Some Huffington Post readers may be perplexed as to why, in the recent controversy over the diabetes drug Avandia, I have twice taken a position that appears antithetical to Democrats on the Committee on Oversight and Government Reform seeking accountability from the Food and Drug Administration and the manufacturer, GlaxoSmithKline (GSK); first, by questioning the methodology behind the claim that there is a 43 percent increase in the risk of heart attack and, second, by questioning the judgment of the New England Journal of Medicine (NEJM) in promoting the study with an avidity not supported by the fragility of the data.
Indeed, the way Rep. Waxman et al, study author Dr. Steve Nissen, and NEJM seemed to synchronize led to speculation that the June 6 oversight hearings were as much about shaping FDA reform as they were about determining whether the FDA and GSK were dilatory or worse in addressing the drug's potential cardiovascular risks. As Steve Usdin wrote in BioCentury:
Alarming headlines about Avandia... served as a political defibrillator, shocking new life into congressional efforts to separate the assessment of drug efficacy and safety just weeks after they were defeated in the Senate and as the House Energy and Commerce Committee is set to begin debate on drug safety legislation.
A quick google search using the words "Avandia," "drug" and "conspiracy" grosses some 58,000 entries, many of which, it should be noted, point to a conspiracy in the other direction - that of the FDA cozying up to GSK and suppressing dissent on the drug's safety.
I have no political feelings about the partisan slugfest that took place on June 6 in response to Dr. Nissen's paper, or a stake in the matter, other than to repeat the underlying theme of my other pieces on this topic -- statistics are more useful than indignation -- and offer a crude analogy which, I hope, illuminates the deeper issues that we are overlooking in this debate.
Imagine you're a doctor, and you suddenly see a significant increase in workers from a local timber yard arriving at your surgery with cuts to their fingers. The cuts aren't deep enough to warrant sutures, so you disinfect and apply band-aids. But the increase doesn't abate, and now some of the workers are returning with infected cuts that you previously treated. Do you confine yourself to asking whether the band aid failed - was there a lack of adhesion or some other defect that suggested it didn't do what it was supposed to do? Do you demand an inquiry into whether the band-aid manufacturer misled you about its product? Do you demand the FDA issue a black-box warning about using the band-aid? Do you demand a better band-aid?
Or do you ask whether there is some underlying problem at the timber yard behind the increased injuries - and address that?
The latter course of action doesn't preclude any of the former interventions, or suggest that they aren't wise; but what of a situation where the underlying problem -- poor safety in the timber yard -- is ignored, and the public debate grows ever more shrill over the efficacy and safety of band-aids, with calls that the manufacturer is in cahoots with the FDA to minimize the risk?

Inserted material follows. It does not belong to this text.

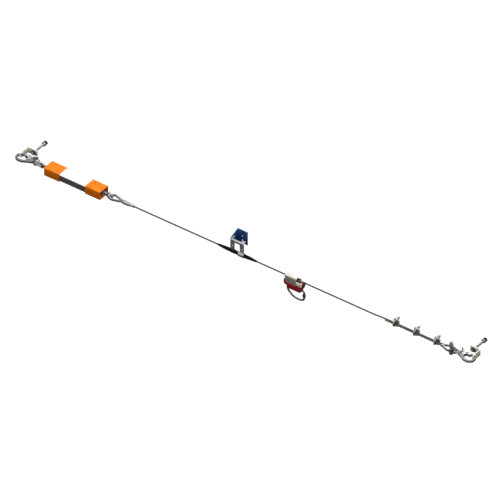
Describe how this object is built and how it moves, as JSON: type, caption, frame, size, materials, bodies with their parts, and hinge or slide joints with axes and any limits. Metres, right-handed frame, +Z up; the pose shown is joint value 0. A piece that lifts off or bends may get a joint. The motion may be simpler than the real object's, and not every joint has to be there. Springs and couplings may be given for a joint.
{
  "type": "horizontal wire rope lifeline",
  "caption": "Horizontal wire-rope lifeline with wall anchors, snap hooks, energy absorber, rope clips, intermediate wall bracket and a sliding traveller with a hanging connector.",
  "frame": {"origin": "middle of the two bolt holes in the intermediate bracket, on the wall face", "axes": "+X along the rope from the absorber end to the clip end, +Y into the wall, +Z up"},
  "size_m": [2.673, 0.197, 0.206],
  "materials": {
    "rope": "stranded, galvanised",
    "sleeve": "satin black",
    "bracket": "dark blue coat",
    "guide": "brushed stainless",
    "screw": "plain",
    "shackle": "forged, galvanised",
    "shackle_nut": "galvanised",
    "absorber_cap": "orange",
    "absorber_sleeve": "white",
    "absorber_eye": "galvanised",
    "tear_strip": "plain",
    "thimble": "satin",
    "clip": "galvanised",
    "clip_nut": "galvanised",
    "traveller_shell": "satin",
    "traveller_shoe": "natural nylon",
    "traveller_body": "dark red, polished",
    "traveller_axle": "polished",
    "traveller_latch": "cream",
    "roller": "turned",
    "connector": "polished",
    "connector_gate": "polished",
    "lock_sleeve": "anodised dark red",
    "anchor_plate": "pale cream",
    "anchor_rod": "bright threaded",
    "anchor_nut": "blackened",
    "anchor_washer": "bright",
    "hook_body": "forged, galvanised",
    "hook_gate": "pressed, pale",
    "hook_lever": "pressed, pale",
    "hook_rivet": "plain",
    "gate_spring": "spring wire",
    "swivel_eye": "forged, galvanised"
  },
  "bodies": {
    "line": {"wire_rope": "rope", "sleeve": "sleeve", "bracket_plate": "bracket", "cable_guide": "guide", "guide_screws": "screw", "left_shackle_bow": "shackle", "left_shackle_pin": "shackle", "left_shackle_nut": "shackle_nut", "right_shackle_bow": "shackle", "right_shackle_pin": "shackle", "right_shackle_nut": "shackle_nut", "absorber_cap_left": "absorber_cap", "absorber_cap_right": "absorber_cap", "absorber_sleeve": "absorber_sleeve", "absorber_screws": "screw", "absorber_eye_left": "absorber_eye", "absorber_eye_right": "absorber_eye", "absorber_pins": "absorber_eye", "absorber_tear_strip": "tear_strip", "left_thimble": "thimble", "right_thimble": "thimble", "ferrule": "thimble", "clip_saddle_1": "clip", "clip_saddle_2": "clip", "clip_saddle_3": "clip", "clip_u_bolts": "clip", "clip_nuts": "clip_nut", "left_hook_body": "hook_body", "left_hook_rivets": "hook_rivet", "left_gate_spring": "gate_spring", "left_swivel_eye": "swivel_eye", "right_hook_body": "hook_body", "right_hook_rivets": "hook_rivet", "right_gate_spring": "gate_spring", "right_swivel_eye": "swivel_eye"},
    "left_anchor": {"left_anchor_plate": "anchor_plate", "left_anchor_rod": "anchor_rod", "left_anchor_nuts": "anchor_nut", "left_anchor_washer": "anchor_washer"},
    "right_anchor": {"right_anchor_plate": "anchor_plate", "right_anchor_rod": "anchor_rod", "right_anchor_nuts": "anchor_nut", "right_anchor_washer": "anchor_washer"},
    "left_gate": {"left_hook_gate": "hook_gate"},
    "right_gate": {"right_hook_gate": "hook_gate"},
    "left_lever": {"left_hook_lock_lever": "hook_lever"},
    "right_lever": {"right_hook_lock_lever": "hook_lever"},
    "slide_shoe": {"traveller_slide_shoe": "traveller_shoe"},
    "traveller": {"traveller_shell": "traveller_shell", "traveller_body": "traveller_body", "traveller_axles": "traveller_axle", "traveller_latch_pin": "traveller_axle"},
    "roller_1": {"traveller_roller_1": "roller"},
    "roller_2": {"traveller_roller_2": "roller"},
    "latch": {"traveller_latch": "traveller_latch"},
    "connector": {"connector_ring": "connector", "connector_gate_pin": "connector"},
    "connector_gate": {"connector_gate": "connector_gate"},
    "lock_sleeve": {"connector_lock_sleeve": "lock_sleeve"}
  },
  "joints": [
    {"name": "left_anchor_swivel", "type": "hinge", "parent": "line", "child": "left_anchor", "pos_m": [-1.2613, -0.0615, -0.0445], "axis": [0, 0, 1], "range_deg": [-15, 15]},
    {"name": "right_anchor_swivel", "type": "hinge", "parent": "line", "child": "right_anchor", "pos_m": [1.3823, -0.0615, -0.0445], "axis": [0, 0, 1], "range_deg": [-15, 15]},
    {"name": "left_gate_hinge", "type": "hinge", "parent": "line", "child": "left_gate", "pos_m": [-1.206, -0.063, -0.0445], "axis": [0, 0, 1], "range_deg": [0, 25], "stiffness_Nm_per_rad": 0.2, "springref_deg": -17.19},
    {"name": "right_gate_hinge", "type": "hinge", "parent": "line", "child": "right_gate", "pos_m": [1.327, -0.063, -0.0445], "axis": [0, 0, 1], "range_deg": [-25, 0], "stiffness_Nm_per_rad": 0.2, "springref_deg": 17.19},
    {"name": "left_lever_hinge", "type": "hinge", "parent": "line", "child": "left_lever", "pos_m": [-1.201, -0.0525, -0.0445], "axis": [0, 0, 1], "range_deg": [-12, 0], "stiffness_Nm_per_rad": 0.2, "springref_deg": 17.19},
    {"name": "right_lever_hinge", "type": "hinge", "parent": "line", "child": "right_lever", "pos_m": [1.322, -0.0525, -0.0445], "axis": [0, 0, 1], "range_deg": [0, 12], "stiffness_Nm_per_rad": 0.2, "springref_deg": -17.19},
    {"name": "traveller_slide", "type": "slide", "parent": "line", "child": "slide_shoe", "axis": [1, 0, 0], "range_m": [-0.16, 0.4]},
    {"name": "traveller_swing", "type": "hinge", "parent": "slide_shoe", "child": "traveller", "pos_m": [0.351, -0.063, -0.0445], "axis": [1, 0, 0], "range_deg": [-25, 25]},
    {"name": "roller_1_spin", "type": "hinge", "parent": "traveller", "child": "roller_1", "pos_m": [0.317, -0.063, -0.055], "axis": [0, 1, 0], "range_deg": [-3600, 1500]},
    {"name": "roller_2_spin", "type": "hinge", "parent": "traveller", "child": "roller_2", "pos_m": [0.389, -0.063, -0.055], "axis": [0, 1, 0], "range_deg": [-3600, 1500]},
    {"name": "traveller_latch_hinge", "type": "hinge", "parent": "traveller", "child": "latch", "pos_m": [0.385, -0.078, -0.0655], "axis": [0, 1, 0], "range_deg": [0, 35], "stiffness_Nm_per_rad": 0.1, "springref_deg": -17.19},
    {"name": "connector_swing", "type": "hinge", "parent": "traveller", "child": "connector", "pos_m": [0.351, -0.063, -0.098], "axis": [1, 0, 0], "range_deg": [-70, 70]},
    {"name": "connector_gate_hinge", "type": "hinge", "parent": "connector", "child": "connector_gate", "pos_m": [0.404, -0.063, -0.134], "axis": [0, 1, 0], "range_deg": [-25, 0], "stiffness_Nm_per_rad": 0.1, "springref_deg": 17.19},
    {"name": "lock_sleeve_slide", "type": "slide", "parent": "connector_gate", "child": "lock_sleeve", "axis": [0, 0, 1], "range_m": [0, 0.004]}
  ],
  "couplings": [
    {"joint": "roller_1_spin", "follows": "traveller_slide", "rad_per_m": -153.85},
    {"joint": "roller_2_spin", "follows": "traveller_slide", "rad_per_m": -153.85}
  ]
}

And what if the threat of litigation and regulation becomes so great that no-one wants to manufacture band-aids anymore?
Comparing Avandia to a band-aid is, I admit, a cartoon analogy; but the scenario cuts to the fundamental problem with diabetes: it is difficult to see how we aren't substituting a debate about how to regulate the treatment of symptoms for a debate about how to treat the underlying problem.
The unpleasant reality is that as obesity has increased, so has diabetes; and the consequences are grim. In 2002, diabetes led to 82,000 non-traumatic amputations, 153,730 cases of end-stage kidney disease, between 12,000 and 24,000 cases of blindness, and 224,092 deaths (a figure which is probably an underestimate). In 2003, health officials said New York City described the increasing rates as an "epidemic."
To put it bluntly, people are, effectively, poisoning themselves through over-eating, lack of exercise, and poor nutritional knowledge, access, and choice (yes, choice; don't think this is just a blue-collar disease). Or they are poisoning their children by allowing them unregulated access to a toxic trough of candy, chips and cookies - and an endless fountain of soda and sweetened juice (for the first time in history, a generation has been raised to dislike the taste of water).
Arguing over the motives behind treating the symptoms of this problem may prove valuable, if the risks of Avandia end up outweighing the benefits, and if the approval process for drugs results in safer treatment; but it's difficult to see it as anything other than a convenient, crowd-playing fudge when the underlying issue is vastly more complicated and getting worse.
It's easy (and by no means invalid) to indict "big Pharma" for its marauding rapacity; but in this case *we* have cultivated a disease from a toxic lifestyle, and now find ourselves in the position of needing the pharmaceutical companies to save us. The opportunities for profit are enormous, diabetes is a growing global disease with little prospect of receding; but, unlike band-aids, the drugs are imperfect, the risks are asymmetric, and the real questions defy congressional realpolitik: do you stop more people from going blind if you increase the risk of heart attack for a few?
We are partners in this mess; but, as Eli Siegel observed, "it is much easier to hate something we do not see as ourselves."